Unfortunately we can’t say the same for marriages. Things can’t be unsaid and personal digs can’t be unmade. You gotta go easy on each other!
6 – Give it time
Finally, the 6 month rule. After every major life change, we give ourselves and each other a 6 month grace period for adjusting. Have you ever considered this?
I am shocked and sad when people tell me about how hard things have been after having a baby or moving or starting a new job. Of course it’s hard. You’re still adjusting.
Instead of jumping into something new and trying to make it the new normal right away, we need some time to let the dust settle and it actually become the new normal. And that goes for each of the earlier rules too.
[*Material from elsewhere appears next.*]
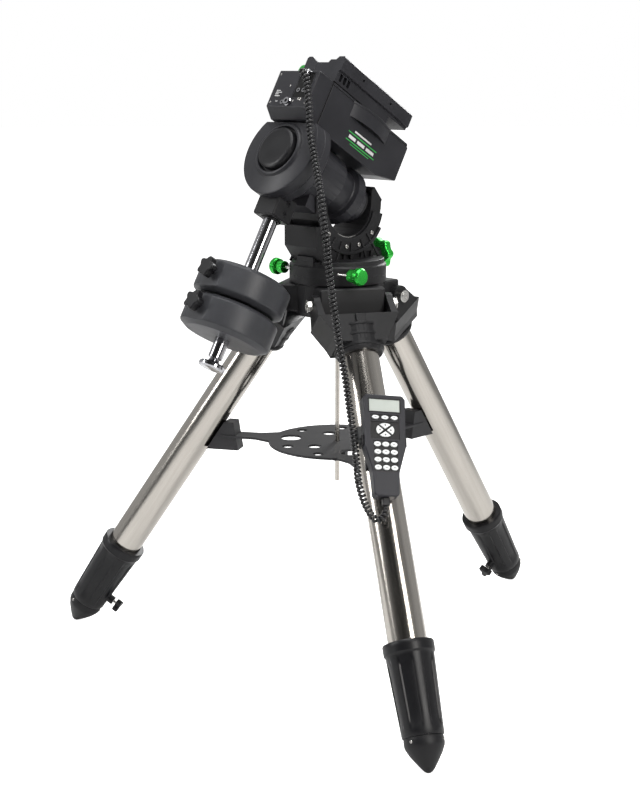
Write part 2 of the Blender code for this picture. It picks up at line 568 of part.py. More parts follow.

These shared banking basics do not happen overnight. They just don’t. Everything takes some practice and deserves the opportunity to thrive over time.
Being married without a shared bank account is a disadvantage
These rules will make sharing a bank account the team effort it’s supposed to be. Regardless of who makes more or spends more, the money is mutual and there is something really special about letting those funds love together.
The more we discuss it, the more Tano and I believe that completely separating income and expenses only hurts you. It hurts your mindset when you can’t see the full financial picture in one place and that ultimately hurts your progress toward long term goals. And let’s face it, no financial goals are solo when marriage is involved. Everything you do affects your other half financially, one way or another.
By following these rules, you can begin to join forces amicably and become a stronger entity. Two heads actually are better than one so you can only imagine how that affects your finances when you’re goals are working together too.